Requirement ▸ Output the lines below exactly, please, from the first line until the line with "calls that build", counting both.

The input ▸
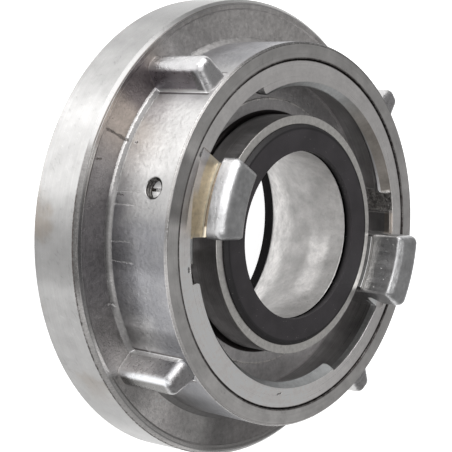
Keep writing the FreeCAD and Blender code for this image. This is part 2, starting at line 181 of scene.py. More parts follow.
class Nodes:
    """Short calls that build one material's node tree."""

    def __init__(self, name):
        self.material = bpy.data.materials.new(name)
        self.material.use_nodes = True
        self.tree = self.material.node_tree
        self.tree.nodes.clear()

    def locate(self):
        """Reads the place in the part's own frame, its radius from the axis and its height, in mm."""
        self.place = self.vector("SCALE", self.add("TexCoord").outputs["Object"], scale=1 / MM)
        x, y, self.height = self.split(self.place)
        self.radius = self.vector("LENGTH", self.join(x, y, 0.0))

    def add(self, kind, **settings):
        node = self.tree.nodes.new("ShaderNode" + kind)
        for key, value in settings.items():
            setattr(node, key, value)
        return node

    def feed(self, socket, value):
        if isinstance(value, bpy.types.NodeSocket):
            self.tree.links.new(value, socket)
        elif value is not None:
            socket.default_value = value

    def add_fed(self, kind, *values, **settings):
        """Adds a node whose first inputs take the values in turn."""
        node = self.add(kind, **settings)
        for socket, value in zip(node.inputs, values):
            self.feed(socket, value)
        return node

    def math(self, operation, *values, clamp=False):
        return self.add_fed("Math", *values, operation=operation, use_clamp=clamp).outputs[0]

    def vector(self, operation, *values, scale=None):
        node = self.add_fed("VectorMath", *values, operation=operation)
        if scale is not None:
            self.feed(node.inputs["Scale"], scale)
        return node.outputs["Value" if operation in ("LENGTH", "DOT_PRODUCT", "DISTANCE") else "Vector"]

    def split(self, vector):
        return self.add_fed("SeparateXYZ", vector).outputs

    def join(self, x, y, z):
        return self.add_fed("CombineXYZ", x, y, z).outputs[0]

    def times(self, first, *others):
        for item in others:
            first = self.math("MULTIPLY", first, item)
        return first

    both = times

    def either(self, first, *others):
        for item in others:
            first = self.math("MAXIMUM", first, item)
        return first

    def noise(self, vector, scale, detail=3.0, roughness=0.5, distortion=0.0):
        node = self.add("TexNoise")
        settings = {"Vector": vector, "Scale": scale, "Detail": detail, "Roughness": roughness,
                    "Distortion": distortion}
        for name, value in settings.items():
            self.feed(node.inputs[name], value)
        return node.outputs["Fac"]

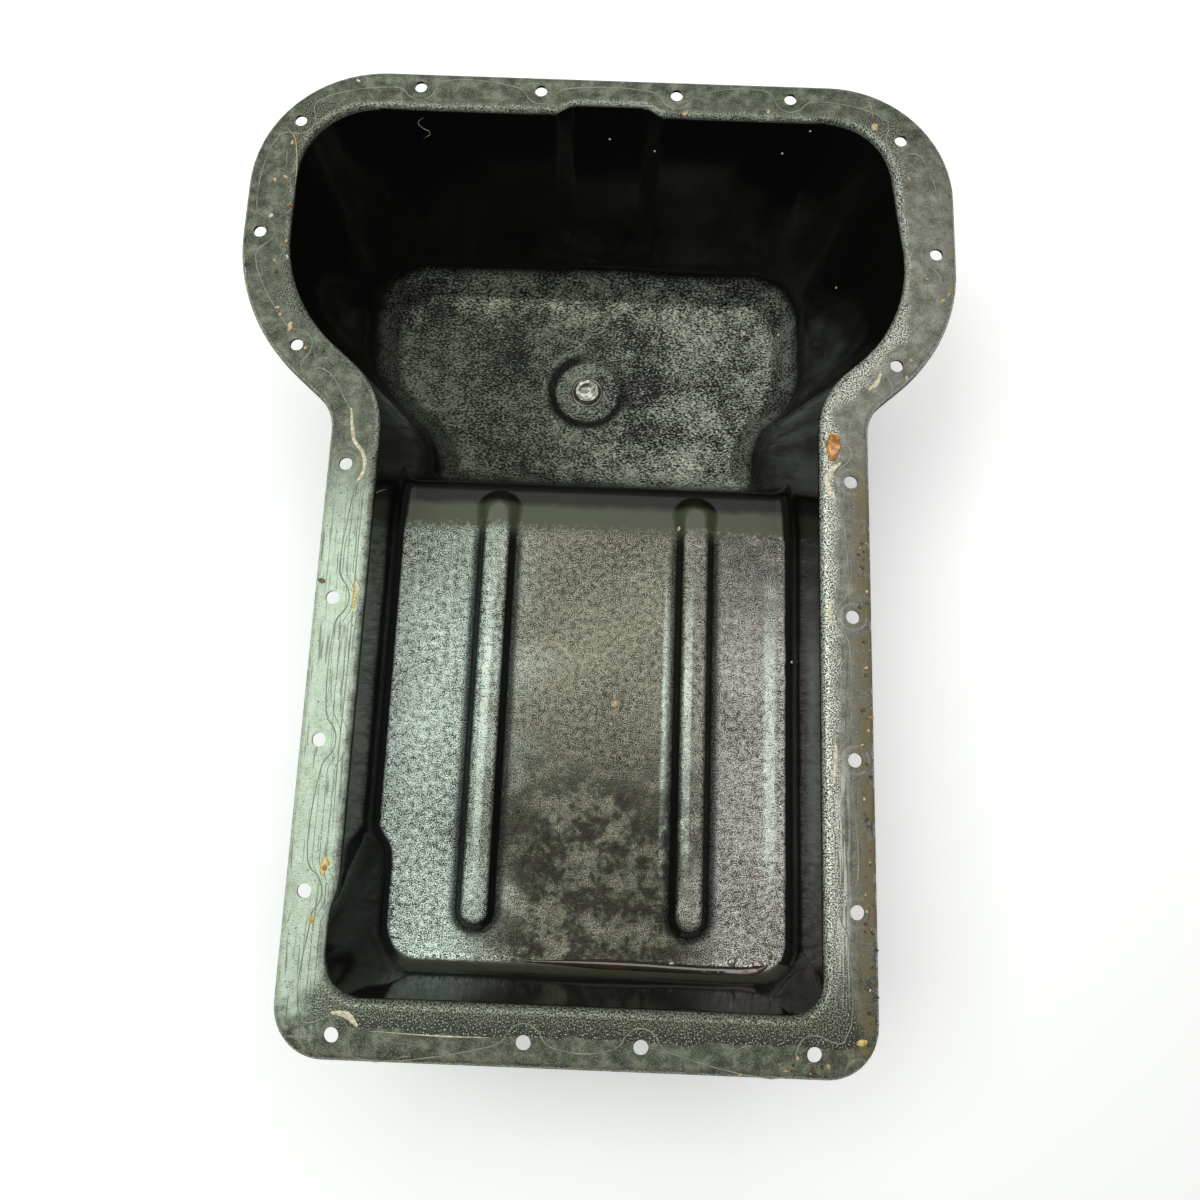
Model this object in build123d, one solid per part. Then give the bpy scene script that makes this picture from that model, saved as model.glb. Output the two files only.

Answer to the exercise ▸
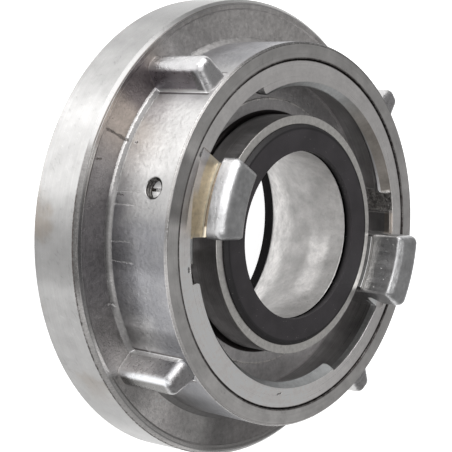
Keep writing the FreeCAD and Blender code for this image. This is part 2, starting at line 181 of scene.py. More parts follow.
class Nodes:
    """Short calls that build one material's node tree."""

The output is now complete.